Parliament’s concerns are very partial
This week saw parliament reconvene and a major debate take place concerning the attack on chemical weapons facilities in Syria. These attacks took place in a coordinated way by British, French and American forces and the reason for them was claimed to be the crossing of a ‘red line’ by Assad because of his use of chemical weapons in his latest attack. This led to calls for parliament to be recalled and considerable debate about whether we should have joined in the bombing. The Labour leader Jeremy Corbin called for a War Powers Act to be enacted to clarify when a prime minister could and could not engage in military actions.
The death and destruction in Syria is appalling. The use of barrel bombs dropped on civilian areas has caused terrible damage and thousands of innocent citizens have been killed. The Syrian Network for Human Rights estimates that over 217 thousand civilians have been killed; over 13 thousand have been tortured to death and over 27 thousand children have been killed. Of those, 80% were killed by Syrian forces and 6% by Russians. These figures have been broadly supported by the Syrian American Medical Society and White Helmets, an aid agency working in the country. There has been universal condemnation including by the UN’s Secretary General.
Meanwhile, in Yemen, another conflict is underway also causing considerable death and destruction. As we noted in an earlier post, thousands have died, cholera is widespread, and the country is being steadily bombed back to the stone age. Millions have been displaced and medical and other humanitarian supplies are prevented from entering the country because of a blockade. There has not however been much in the way of outrage from parliamentarians about this and no calls to recall parliament.
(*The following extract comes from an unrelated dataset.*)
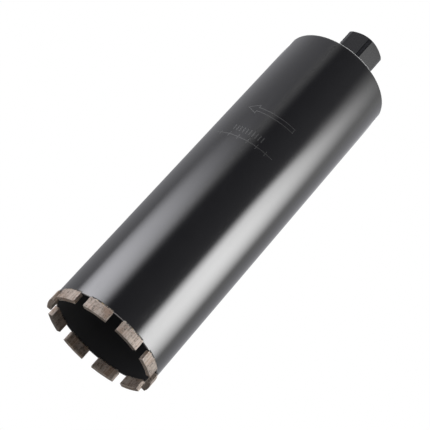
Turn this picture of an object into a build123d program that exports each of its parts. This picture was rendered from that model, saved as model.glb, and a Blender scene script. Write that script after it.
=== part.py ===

Another key difference is while Assad is treated as a pariah, the Saudis who are carrying out the bombing of Yemen – including schools, hospitals, civilian facilities and weddings – are feted in the UK, get to meet the Queen and receive visits by Prince Charles and other members of the royal family. This is because we are major suppliers of weapons to the regime. RAF personnel are involved in some way helping the Saudis. (Picture: Campaign Against the Arms Trade)
It was claimed that the justification for the bombing of Syria was the crossing of the red line. This suggested that Assad had used chemical weapons for the second time and we had to send a message to deter him.
One problem: it is not the first or even the second time he has done this. The SNHR estimate that he has used them on 207 occasions and on 174 occasions since the Ghouta attack.
207 chemical weapons attacks by Assad
The very notion that a red line has been crossed is therefore not tenable as Assad has regularly used these weapons, on average three times a month. In addition to chlorine he has on occasion used Sarin.
Tens of thousands of people have lost their lives or have lost loved ones in these terrible conflicts. The destruction of buildings will take decades to do and billions to repair. In one case we continue to profit from the supply of arms and roll out the red carpet to those who are responsible: in the other case we say a red line has been crossed – which it has on many, many occasions – and bomb the country.